Mind you, it's not that Captain America himself is going to change too much, but in The United States of Captain America, which goes on sale in June, there is Aaron Fischer, whose inclusion in the series has been a real thermometer of the prevailing homophobia in social media.
Fischer is a young queer activist who encounters the Captain's shield and, inspired by the values he espouses, transforms himself into a sort of Robin Hood for outsiders of the system — runaway teens, victims of poverty, LGBTQ and minority people. Where's the problem?
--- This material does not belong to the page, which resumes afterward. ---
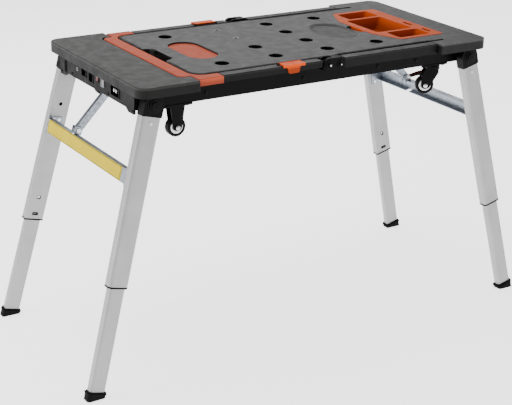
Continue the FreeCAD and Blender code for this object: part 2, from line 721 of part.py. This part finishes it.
rivets, strut_pin = crossbar_rivets()
upper = tilt_near(upper_tube())
bar = make_crossbar()
for rivet in rivets:
    upper = upper.cut(rivet)
    bar = bar.cut(rivet)
label = box(-27.1, -26.5, -208, 222, -204.5, -168.5)
pair = {
    "leg_tubes": both_y(upper),
    "leg_heads": both_y(leg_head()),
    "leg_collars": both_y(tilt_near(make_collar())),
    "crossbar": [bar],
    "crossbar_rivets": rivets + [strut_pin],
}
for part_name, shapes in pair.items():
    left = [place_pair(s) for s in shapes]
    save("left_" + part_name, left)
    save("right_" + part_name, [mirror_x(s) for s in left])
save("crossbar_label", [place_pair(label)])

floor_cut = box(-900, 900, -400, 400, -200, 0)
near_lower = place_pair(tilt_near(lower_tube()))
near_foot = place_pair(tilt_near(make_foot_solid())).cut(floor_cut)
near_button = place_pair(tilt_near(snap_button()))
for part_name, shape in (("lower_leg", near_lower), ("foot", near_foot), ("snap_button", near_button)):
    save(part_name + "_left_near", [shape])
    save(part_name + "_left_far", [mirror_y(shape)])
    save(part_name + "_right_near", [mirror_x(shape)])
    save(part_name + "_right_far", [mirror_x(mirror_y(shape))])

strut = make_strut()
save("left_strut", [strut])
save("right_strut", [mirror_x(strut)])

save("wheel_left_near", [wheel_at(RIGID_X, -RIGID_Y, 0)])
save("wheel_left_far", [wheel_at(RIGID_X, RIGID_Y, 0)])
for side, side_name in ((-1, "near"), (1, "far")):
    save("wheel_right_" + side_name, [swivel_wheel(side)])
    save("swivel_fork_" + side_name, [put_swivel(make_swivel_fork(), side)])
    save("brake_pedal_" + side_name, [put_swivel(make_pedal(), side)])
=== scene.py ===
import json
import math

import bmesh
import bpy
from mathutils import Matrix, Vector


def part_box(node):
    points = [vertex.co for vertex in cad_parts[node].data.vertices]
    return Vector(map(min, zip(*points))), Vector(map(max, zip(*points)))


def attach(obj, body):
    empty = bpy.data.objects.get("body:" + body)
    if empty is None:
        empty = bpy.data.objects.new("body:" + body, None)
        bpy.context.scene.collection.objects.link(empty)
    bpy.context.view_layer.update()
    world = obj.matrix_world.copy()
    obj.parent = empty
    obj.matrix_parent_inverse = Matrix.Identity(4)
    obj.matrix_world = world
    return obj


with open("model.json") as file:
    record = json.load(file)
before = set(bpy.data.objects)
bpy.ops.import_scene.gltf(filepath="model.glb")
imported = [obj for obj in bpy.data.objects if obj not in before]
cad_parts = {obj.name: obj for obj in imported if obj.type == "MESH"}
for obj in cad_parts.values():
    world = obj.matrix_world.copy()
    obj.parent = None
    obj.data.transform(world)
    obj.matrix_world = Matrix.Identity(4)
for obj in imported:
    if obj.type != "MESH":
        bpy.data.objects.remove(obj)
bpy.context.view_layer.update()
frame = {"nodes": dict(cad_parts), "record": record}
nodes = frame["nodes"]

# Driving places of the bench, in metres
HINGE_X = 0.492
HINGE_Z = 0.7295
LEG_Y = 0.2345
SPLAY_OUT = math.radians(14.34)
SPLAY_SIDE = math.radians(3.11)
LEG_FACE = 0.0130
UPPER_END = 0.459
BUTTON_S = 0.395
FASCIA_X = -0.5281
RIGID_CASTER = (-0.4095, 0.200)
SWIVEL_CASTER = (0.400, 0.203)
SWIVEL_TRAIL = 0.021
SWIVEL_TURN = math.radians(25)
AXLE_Z = 0.6514


# ---- Materials -------------------------------------------------------------------------

def new_material(name, rough, metallic=0.0, spec=0.5):
    mat = bpy.data.materials.new(name)
    mat.use_nodes = True
    bsdf = mat.node_tree.nodes["Principled BSDF"]
    bsdf.inputs["Roughness"].default_value = rough
    bsdf.inputs["Metallic"].default_value = metallic
    bsdf.inputs["Specular IOR Level"].default_value = spec
    return mat, mat.node_tree, bsdf


def coords(tree, scale, turn=(0, 0, 0)):
    tex = tree.nodes.new("ShaderNodeTexCoord")
    mapping = tree.nodes.new("ShaderNodeMapping")
    mapping.inputs["Scale"].default_value = scale
    mapping.inputs["Rotation"].default_value = turn
    tree.links.new(tex.outputs["Object"], mapping.inputs["Vector"])
    return mapping.outputs["Vector"]


def noise(tree, vector, scale, detail=4.0):
    n = tree.nodes.new("ShaderNodeTexNoise")
    n.inputs["Scale"].default_value = scale
    n.inputs["Detail"].default_value = detail
    tree.links.new(vector, n.inputs["Vector"])
    return n.outputs["Fac"]


def ramp(tree, fac, low, high, lo_pos=0.3, hi_pos=0.7):
    r = tree.nodes.new("ShaderNodeValToRGB")
    r.color_ramp.elements[0].position = lo_pos
    r.color_ramp.elements[1].position = hi_pos
    r.color_ramp.elements[0].color = (*low, 1)
    r.color_ramp.elements[1].color = (*high, 1)
    tree.links.new(fac, r.inputs["Fac"])
    return r.outputs["Color"]


def spread(tree, fac, low, high):
    m = tree.nodes.new("ShaderNodeMapRange")
    m.inputs["To Min"].default_value = low
    m.inputs["To Max"].default_value = high
    m.inputs["From Min"].default_value = 0.3
    m.inputs["From Max"].default_value = 0.7
    tree.links.new(fac, m.inputs["Value"])
    return m.outputs["Result"]


def add_bump(tree, bsdf, height, distance, strength):
    b = tree.nodes.new("ShaderNodeBump")
    b.inputs["Distance"].default_value = distance
    b.inputs["Strength"].default_value = strength
    tree.links.new(height, b.inputs["Height"])
    tree.links.new(b.outputs["Normal"], bsdf.inputs["Normal"])


def shade(color, factor):
    return tuple(min(1.0, c * factor) for c in color)


def tint(tree, bsdf, fac, color, low, high, lo_pos=0.3, hi_pos=0.7):
    """Drive the base colour between two shades of one colour."""
    tone = ramp(tree, fac, shade(color, low), shade(color, high), lo_pos, hi_pos)
    tree.links.new(tone, bsdf.inputs["Base Color"])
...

Certainly not Marvel, but many who, alerted by simplistic click-bait headlines, believed there was a new gay Captain America — what would be the issue if there was? Right now, there are four Captain America's in the franchise and it wouldn't be a bad thing to include one more.
Although misinterpreted, Marvel has tried to reflect the social reality of the moment with a very clear message: any American can become a hero, without exception. It's even more so in a context like the one we live in, where we need them so much. That, in short, is what Aaron represents.
The first Captain America, Steve Rogers, was born during the Great Depression and enlisted in the army during World War II to fight the Nazis, but he was too puny. It wasn't until Professor Rammstein turned him into a Supersoldier in his lab. Later, during McCarthyism, he would also hunt down communists.
From there, he splintered into several captains, one of whom was discovered by The Avengers, and so he progressed through other timelines that humanized him — that's the key — as in the one in which he ends up aging with Peggy Carter and looking for a successor.
He's an ordinary guy who is not so ordinary. Someone who only seeks to put an end to injustice and who surrounds himself, as in Marvel's new limited series with urban warriors for social justice.
While the team behind The United States of Captain America consists of writer Christopher Cantwell and artist Dale Eaglesham, the Aaron Fischer issue features Latino creators, including screenwriter Joshua Trujillo and Mexican artist Jan Bazaldua, who helped create the character.
"Aaron is inspired by the heroes of the queer community: activists, leaders and people fighting for a better life. He stands up for the oppressed and the forgotten. I hope his story resonates with readers and helps inspire the next generation of heroes," concluded Trujillo.